§ **Your instructions**
Return the line containing "the spray face.", the line containing "for node in", and every line between them, exactly as they stand. Output nothing else.

§ **Data excerpt**
______

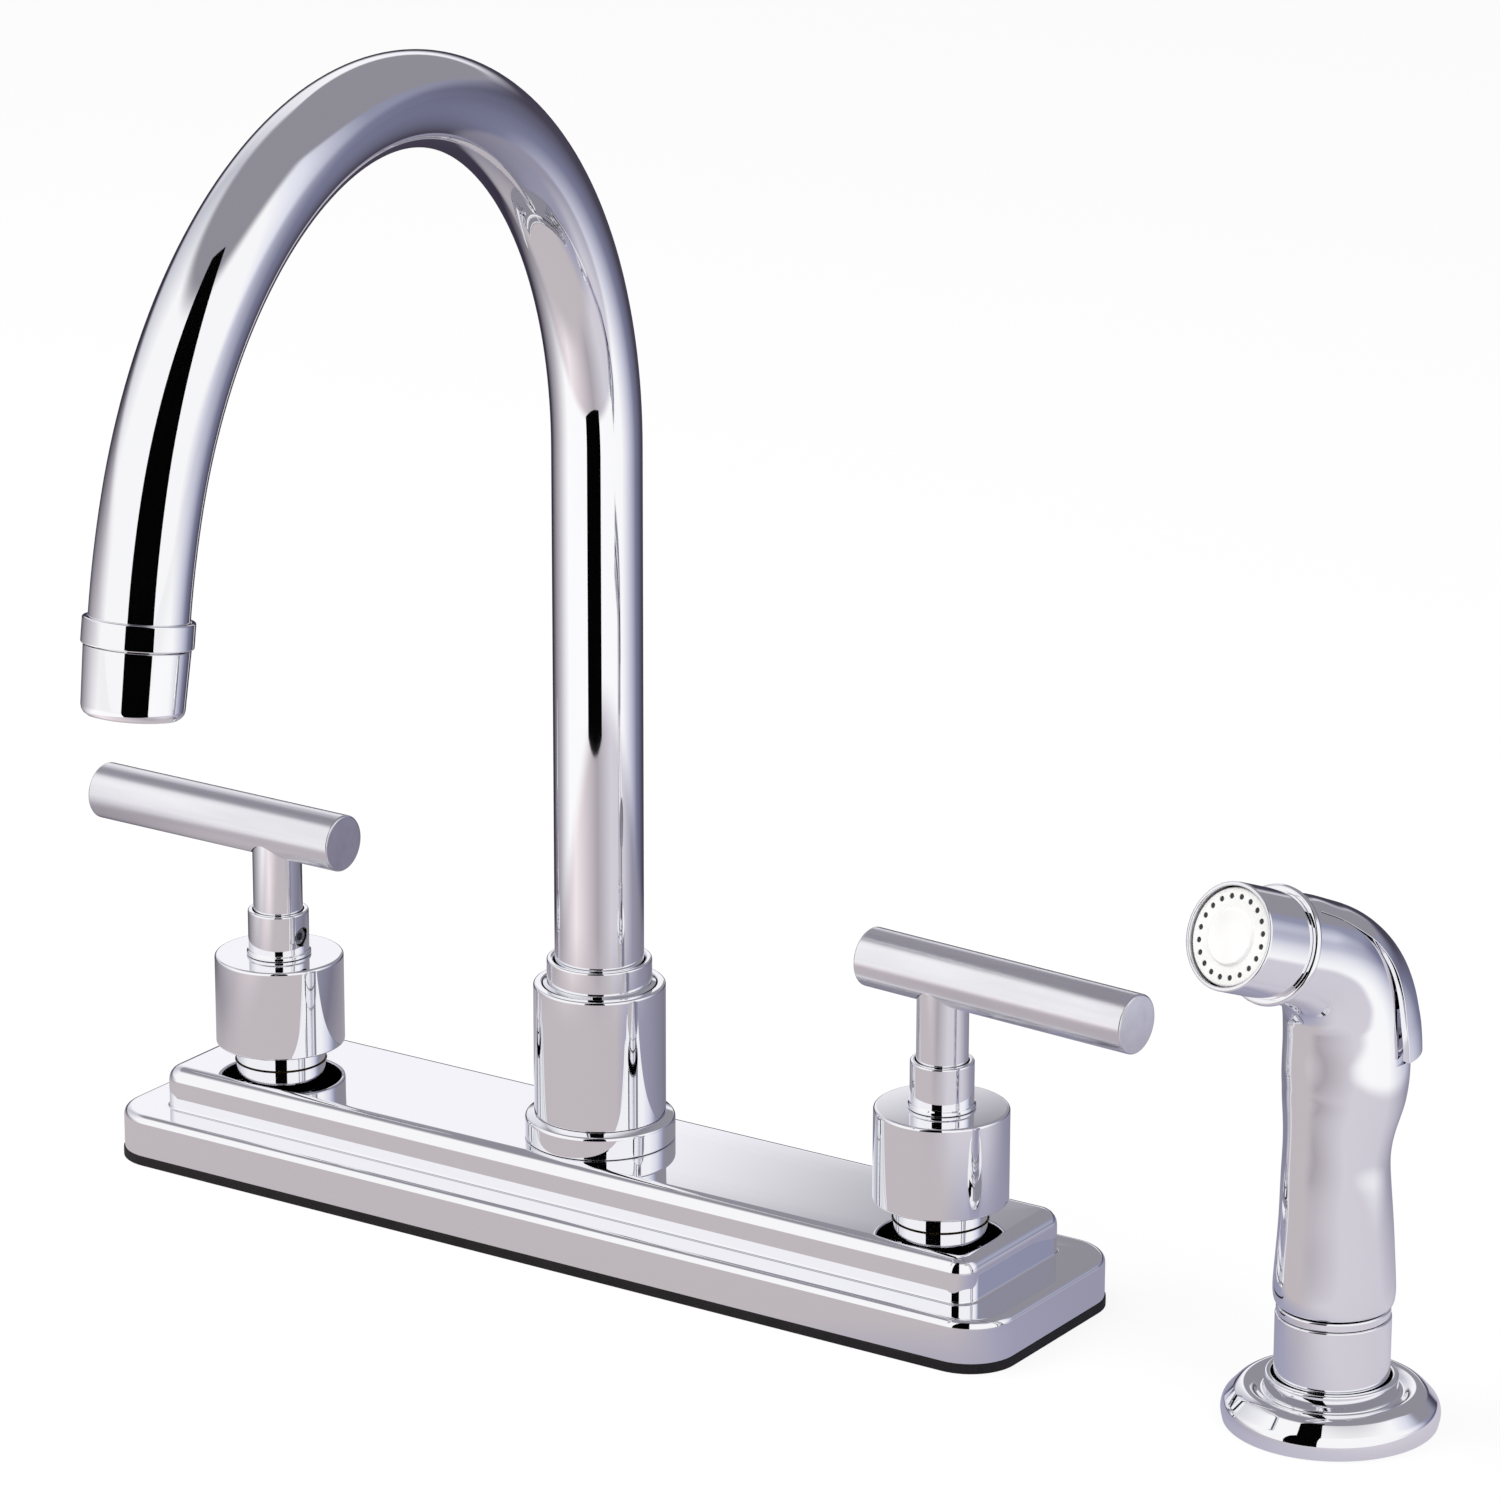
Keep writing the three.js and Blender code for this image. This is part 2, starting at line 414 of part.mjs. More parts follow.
// The tip's pieces stand on an axis of their own: its +Z points back up the tube.
const tip = group(moving, tailEnd.toArray(), [-tipTilt, 0, 0]);
const tipBore = spout.radius + slip;
const aeratorTop = -tipRing.length;
const tipRingShape = () => turned([[tipBore, tipRing.overlap], [tipRing.radius - tipRing.edge, tipRing.overlap],
  [tipRing.radius, tipRing.overlap - tipRing.edge], [tipRing.radius, aeratorTop + tipRing.edge],
  [tipRing.radius - tipRing.edge, aeratorTop], [spout.bore, aeratorTop], [spout.bore, -slip], [tipBore, -slip]]);
const aeratorHousing = () => {
  const [top, low] = [aeratorTop - slip, aeratorTop - aerator.length];
  const bore = aerator.foot - aerator.round;
  const spigot = spout.bore - slip;
  return turned([[bore, low], [aerator.foot - 0.6 * aerator.round, low + 0.2],
    [aerator.foot - 0.15 * aerator.round, low + 0.4 * aerator.round], [aerator.foot, low + aerator.round],
    [aerator.radius, top], [spigot, top], [spigot, top + aerator.spigot], [spigot - aerator.wall, top + aerator.spigot],
    [spigot - aerator.wall, low + aerator.round + 1], [bore, low + aerator.round]]);
};
const insertRadius = spout.bore - slip - aerator.wall - slip;
const aeratorInsert = () => {
  const low = aeratorTop - aerator.length + aerator.round + 1 + slip;
  const holes = Array.from({ length: insert.holes }, (_, i) => {
    const angle = 2 * Math.PI * i / insert.holes;
    return rodAt(insert.hole, low - 1, low + insert.height + 1, [0, 0, 0],
      [insert.holeCircle * Math.cos(angle), insert.holeCircle * Math.sin(angle), 0], 4);
  });
  return cut(turned([[0, low], [insertRadius, low], [insertRadius, low + insert.height],
    [insertRadius - insert.lip, low + insert.height], [insertRadius - insert.lip, low + insert.height / 2],
    [0, low + insert.height / 2]], coarse), ...holes);
};
const washerLow = aeratorTop - slip + aerator.spigot + seat;
piece(tip, 'spout_tip_ring', tipRingShape(), chrome());
piece(tip, 'aerator_housing', aeratorHousing(), chrome());
piece(tip, 'aerator_washer', tube(spout.bore - slip, insertRadius - 1, washerLow, -slip - seat, coarse), rubber());
piece(tip, 'aerator_insert', aeratorInsert(), acetal());

// ---------------------------------------------------------------- spray holder
const sprayBase = group(root, [sprayAt.x, sprayAt.y, 0], [0, 0, radians(sprayAt.turn)]);
const holderLow = holderGasket.thickness + seat;
const sprayHolder = () => turned([[holder.bore, holder.low], [holder.tube, holder.low], [holder.tube, holderLow],
  [holder.radius - holder.edge, holderLow], [holder.radius, holderLow + holder.bulge],
  [holder.radius - 0.6 * holder.edge, holder.shoulder + holderLow],
  [holder.crest + holder.crestWidth, holder.crestHeight - holder.edge], [holder.crest, holder.crestHeight],
  [holder.crest - holder.crestWidth, holder.crestHeight - 0.5 * holder.edge], [holder.valley, holder.valleyHeight],
  [holder.lip, holder.valleyHeight + holder.edge], [holder.lip, holder.lipHeight - holder.edge],
  [holder.lip - holder.edge, holder.lipHeight], [holder.cupRadius, holder.lipHeight - 0.25 * holder.edge],
  [holder.cupRadius, holder.cupFloor], [holder.bore, holder.cupFloor]]);
piece(sprayBase, 'spray_holder', sprayHolder(), chrome());
piece(sprayBase, 'spray_holder_gasket', tube(holderGasket.radius, holder.tube + slip, 0, holderGasket.thickness),
  rubber());
piece(sprayBase, 'spray_holder_nut', lobedNut(holder.tube + slip, -sinkThickness), acetal());

// ---------------------------------------------------------------- hand spray
// The spray faces -Y in its own frame. Its spine climbs the grip and bends over into the head.
const bendCentre = [neck.at - neck.radius, neck.bendFrom];
const onBend = (degrees) => new THREE.Vector3(0, bendCentre[0] + neck.radius * Math.cos(radians(degrees)),
  bendCentre[1] + neck.radius * Math.sin(radians(degrees)));
const bendAngle = 90 - neck.headTilt;
const headAxis = new THREE.Vector3(0, -Math.cos(radians(neck.headTilt)), Math.sin(radians(neck.headTilt)));
const headCentre = onBend(bendAngle).addScaledVector(headAxis, neck.straight);
const spine = new THREE.CatmullRomCurve3([new THREE.Vector3(0, 0, grip.low), new THREE.Vector3(0, 0, 48),
  new THREE.Vector3(0, -0.6, 66), new THREE.Vector3(0, 0.2, 76), new THREE.Vector3(0, neck.at, 86),
  onBend(0), onBend(bendAngle / 3), onBend(2 * bendAngle / 3), onBend(bendAngle), headCentre]);
const spineLength = spine.getLength();

// Each row: distance along the spine, then the section's half width, its front and its back.
const bodySections = [[0, 13.9, 13.9, 13.9], [3, 14.5, 14.5, 14.5], [8, 14.3, 14.3, 14.2], [22, 13.4, 13.4, 13.3],
  [36, 12.7, 12.7, 12.5], [42, 12.6, 12.7, 12.3], [48, 14, 13.7, 14], [54, 14.9, 15, 14.8], [64, 14.9, 15.2, 14.4],
  [80, 14.3, 14.4, 13.6], [92, 13.5, 13.8, 13], [110, 13, 13, 12.8]];
// Each row: distance along the spine, the lever's outer radius, and how far back its side edges lie.
const leverSections = [[60, 17.5, 2.6], [68, 17.2, 2.4], [73, 16.7, 2.8], [78, 16.2, 4.2], [83, 15.5, 6.4],
  [88, 14.4, 8.1], [93, 13.4, 8.9], [98, 13, 9.7], [110, 12.8, 11]];
const along = (rows, distance, column) => {
  const next = Math.max(1, rows.findIndex((row) => row[0] >= distance));
  const [low, high] = [rows[next - 1], rows[next]];
  return THREE.MathUtils.mapLinear(distance, low[0], high[0], low[column], high[column]);
};
// Bends an upright unit form along a stretch of the spine; `place` gives each point's side and back offsets.
const swept = (geometry, from, to, place, turn) => {
  const position = geometry.getAttribute('position');
  for (let i = 0; i < position.count; i += 1) {
    const distance = THREE.MathUtils.lerp(from, to, position.getY(i) + 0.5);
    const point = spine.getPointAt(distance / spineLength);
    const back = spine.getTangentAt(distance / spineLength).cross(new THREE.Vector3(1, 0, 0));
    const [side, out] = place(position.getX(i), position.getZ(i), distance);
    point.addScaledVector(back, out);
    position.setXYZ(i, side, point.y, point.z);
  }
  return solid(turn ? geometry.applyMatrix4(turn) : geometry);
};
const sweptRound = (from, to, steps, section, turn) => swept(new THREE.CylinderGeometry(1, 1, 1, fine, steps),
  from, to, (x, z, distance) => {
    const [half, front, rear] = section(distance);
    return [x * half, z * (z > 0 ? rear : front)];
  }, turn);
const around = (radius) => [radius, radius, radius];

const pinPoint = spine.getPointAt(leverPin.at / spineLength).addScaledVector(
  spine.getTangentAt(leverPin.at / spineLength).cross(new THREE.Vector3(1, 0, 0)), leverPin.offset);
const acrossPin = (radius, length, sides) => rodAt(radius, -length / 2, length / 2, [0, Math.PI / 2, 0],
  pinPoint.toArray(), sides);

// The valve stem's nose reaches up to the inside of the lever.
const leverInside = neck.radius + along(leverSections, valve.leverAt, 1) - lever.thickness;
const stemTop = neck.bendFrom - 2 * slip + Math.sqrt(leverInside ** 2 - (valve.at + valve.nose - bendCentre[0]) ** 2);

// The lever's shell behind the spine, grown all round by a play and pressed in by some degrees.
const leverShell = (play, degrees) => {
  const steps = 9;
  const [from, to] = [lever.from - play, lever.to + play];
  const outside = (distance) => along(leverSections, distance, 1) + play;
  const inside = (distance) => along(leverSections, distance, 1) - lever.thickness - play;
  const turn = new THREE.Matrix4().makeTranslation(...pinPoint.toArray())
    .multiply(new THREE.Matrix4().makeRotationX(-radians(degrees)))
    .multiply(new THREE.Matrix4().makeTranslation(...pinPoint.clone().negate().toArray()));
  const shell = cut(sweptRound(from, to, steps, (d) => around(outside(d)), turn),
    sweptRound(from - 2, to + 2, steps, (d) => around(inside(d)), turn));
  const behind = swept(new THREE.BoxGeometry(1, 1, 1, 1, steps, 1), from - 1, to + 1,
    (x, z, d) => [4 * x * outside(d), z > 0 ? 2 * outside(d) : along(leverSections, d, 2) - play], turn);
  return shell.intersect(behind);
};
// The lug under the lever's roof that the pin passes through.
const leverLug = (play, degrees) => {
  const reach = leverPin.radius + slip + leverPin.wall + play;
  const roof = new THREE.BoxGeometry(lever.lug + 2 * play, 2 * reach, 2 * reach)
    .applyMatrix4(new THREE.Matrix4().makeRotationX(radians(bendAngle - degrees)).setPosition(pinPoint));
  return solid(roof);
};
const sprayBody = () => {
  const outside = sweptRound(0, spineLength, 18, (d) => [1, 2, 3].map((column) => along(bodySections, d, column)));
  const pockets = [0, lever.travel / 2, lever.travel].flatMap((degrees) => [leverShell(lever.play, degrees),
    leverLug(lever.play, degrees)]);
  return cut(outside, ...pockets,
    rodAt(grip.shoulderBore, grip.low - 1, grip.shoulderAt + 1, [0, 0, 0], [0, 0, 0]),
    rodAt(grip.valveBore, grip.shoulderAt, grip.boreTop, [0, 0, 0], [0, grip.boreAt, 0]),
    rodAt(neck.bore, -neck.radius - 2, 1, [radians(bendAngle), 0, 0], headCentre.toArray()),
    rodAt(valve.rod + slip, grip.boreTop - 1, stemTop + 9, [0, 0, 0], [0, valve.at, 0], 10),
    acrossPin(leverPin.radius + slip, leverPin.length + 2 * slip, coarse));
};
const sprayLever = () => cut(union(leverShell(0, 0), leverLug(0, 0)),
  acrossPin(leverPin.radius + slip, leverPin.length + 2 * slip, coarse));
const spray = group(sprayBase, [0, 0, 0]);
piece(spray, 'spray_base_collar', turned([[sprayFoot.bore, sprayFoot.low],
  [sprayFoot.radius - sprayFoot.edge, sprayFoot.low], [sprayFoot.radius, sprayFoot.low + sprayFoot.edge],
  [sprayFoot.radius, sprayFoot.top - sprayFoot.edge], [sprayFoot.radius - sprayFoot.edge, sprayFoot.top],
  [sprayFoot.bore, sprayFoot.top]]), chrome());
piece(spray, 'spray_trim_ring', tube(trimRing.radius, inlet.plug + slip, sprayFoot.top + seat,
  sprayFoot.top + seat + trimRing.height), chrome());
const inletFlange = sprayFoot.top - slip - inlet.flangeHeight;
piece(spray, 'spray_inlet', turned([[inlet.bore, inlet.low], [inlet.radius, inlet.low], [inlet.radius, inletFlange],
  [inlet.flange, inletFlange], [inlet.flange, inletFlange + inlet.flangeHeight],
  [grip.shoulderBore - slip, inletFlange + inlet.flangeHeight], [grip.shoulderBore - slip, grip.low + inlet.plugHeight],
  [inlet.bore, grip.low + inlet.plugHeight]], coarse), brass());
piece(spray, 'spray_body', sprayBody(), chrome());
piece(spray, 'spray_lever', sprayLever(), chrome());
piece(spray, 'spray_lever_pin', acrossPin(leverPin.radius, leverPin.length, coarse), steel());

const valveStem = () => union(
  solid(turnedGeometry([[0, valve.rodLow], [valve.rod, valve.rodLow], [valve.rod, stemTop - valve.rod],
    [valve.nose, stemTop], [0, stemTop]], 10).translate(0, valve.at, 0)),
  rodAt(valve.disc, valve.discTop - valve.discHeight, valve.discTop, [0, 0, 0], [0, grip.boreAt, 0]));
piece(spray, 'spray_valve_stem', valveStem(), plastic());
const valveRing = group(spray, [0, grip.boreAt, 0]);
piece(valveRing, 'spray_valve_seat', tube(grip.valveBore - slip, valve.seatBore, valve.seatLow,
  valve.seatLow + valve.seatHeight, coarse), rubber());
piece(valveRing, 'spray_valve_spring', tube(spring.outer, spring.inner, grip.shoulderAt + slip,
  valve.discTop - valve.discHeight - slip, coarse), steel());

// The head's pieces stand on the head's axis: its +Z points out of the spray face.
const head = group(spray, headCentre.toArray(), [radians(bendAngle), 0, 0]);
piece(head, 'spray_seam_ring', tube(seam.radius, neck.bore, seat, seat + seam.width), chrome());
const nozzleLow = seat + seam.width + seat;
piece(head, 'spray_nozzle_collar', turned([[neck.bore, nozzleLow], [nozzle.radius, nozzleLow],
  [nozzle.radius, nozzle.length - nozzle.edge], [nozzle.radius - nozzle.edge, nozzle.length],
  [nozzle.bore, nozzle.length], [nozzle.bore, nozzleLow + nozzle.web], [neck.bore, nozzleLow + nozzle.web]]), chrome());
const sprayFace = () => {
  const top = nozzle.length - face.recess;
  const low = top - face.thickness;
  const holes = Array.from({ length: face.holes }, (_, i) => {
    const angle = 2 * Math.PI * i / face.holes;
    return rodAt(face.hole, low - 1, top + 1, [0, 0, 0],
      [face.holeCircle * Math.cos(angle), face.holeCircle * Math.sin(angle), 0], 5);
  });
  return cut(union(rod(nozzle.bore - slip, low, top), rod(face.centre, low, top + face.centreRise)), ...holes);
};
piece(head, 'spray_face', sprayFace(), acetal());

export default root;
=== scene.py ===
# Side spray kitchen faucet: a stepped chrome plate, two lever handles, a gooseneck spout and a hand spray.
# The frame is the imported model: metres, +Z up. Sizes in the dictionaries are millimetres and degrees.
import json
from math import acos, cos, pi, radians, sin
import bpy
import bmesh
from mathutils import Matrix, Vector


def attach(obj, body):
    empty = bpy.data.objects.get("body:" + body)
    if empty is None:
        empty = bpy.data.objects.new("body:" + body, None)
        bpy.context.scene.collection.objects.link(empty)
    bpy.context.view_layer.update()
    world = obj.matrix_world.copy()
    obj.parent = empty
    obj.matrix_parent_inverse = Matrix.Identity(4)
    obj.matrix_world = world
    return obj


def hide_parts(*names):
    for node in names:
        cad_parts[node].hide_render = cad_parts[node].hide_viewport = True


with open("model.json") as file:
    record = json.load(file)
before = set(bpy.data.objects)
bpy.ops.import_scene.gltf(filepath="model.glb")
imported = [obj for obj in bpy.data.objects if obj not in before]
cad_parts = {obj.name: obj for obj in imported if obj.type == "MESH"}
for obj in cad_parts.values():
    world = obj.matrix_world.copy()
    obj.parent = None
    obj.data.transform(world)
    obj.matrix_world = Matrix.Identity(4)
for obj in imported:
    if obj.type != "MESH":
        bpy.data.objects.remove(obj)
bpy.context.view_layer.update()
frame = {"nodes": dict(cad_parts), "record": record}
mm = 0.001
made = []


# An sRGB hex colour as the linear one that a shader takes.
def linear(colour):
    parts = [int(colour[i:i + 2], 16) / 255 for i in (1, 3, 5)]
    return [p / 12.92 if p <= 0.04045 else ((p + 0.055) / 1.055) ** 2.4 for p in parts] + [1]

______

§ **Solution**
// The head's pieces stand on the head's axis: its +Z points out of the spray face.
const head = group(spray, headCentre.toArray(), [radians(bendAngle), 0, 0]);
piece(head, 'spray_seam_ring', tube(seam.radius, neck.bore, seat, seat + seam.width), chrome());
const nozzleLow = seat + seam.width + seat;
piece(head, 'spray_nozzle_collar', turned([[neck.bore, nozzleLow], [nozzle.radius, nozzleLow],
  [nozzle.radius, nozzle.length - nozzle.edge], [nozzle.radius - nozzle.edge, nozzle.length],
  [nozzle.bore, nozzle.length], [nozzle.bore, nozzleLow + nozzle.web], [neck.bore, nozzleLow + nozzle.web]]), chrome());
const sprayFace = () => {
  const top = nozzle.length - face.recess;
  const low = top - face.thickness;
  const holes = Array.from({ length: face.holes }, (_, i) => {
    const angle = 2 * Math.PI * i / face.holes;
    return rodAt(face.hole, low - 1, top + 1, [0, 0, 0],
      [face.holeCircle * Math.cos(angle), face.holeCircle * Math.sin(angle), 0], 5);
  });
  return cut(union(rod(nozzle.bore - slip, low, top), rod(face.centre, low, top + face.centreRise)), ...holes);
};
piece(head, 'spray_face', sprayFace(), acetal());

export default root;
=== scene.py ===
# Side spray kitchen faucet: a stepped chrome plate, two lever handles, a gooseneck spout and a hand spray.
# The frame is the imported model: metres, +Z up. Sizes in the dictionaries are millimetres and degrees.
import json
from math import acos, cos, pi, radians, sin
import bpy
import bmesh
from mathutils import Matrix, Vector


def attach(obj, body):
    empty = bpy.data.objects.get("body:" + body)
    if empty is None:
        empty = bpy.data.objects.new("body:" + body, None)
        bpy.context.scene.collection.objects.link(empty)
    bpy.context.view_layer.update()
    world = obj.matrix_world.copy()
    obj.parent = empty
    obj.matrix_parent_inverse = Matrix.Identity(4)
    obj.matrix_world = world
    return obj


def hide_parts(*names):
    for node in names:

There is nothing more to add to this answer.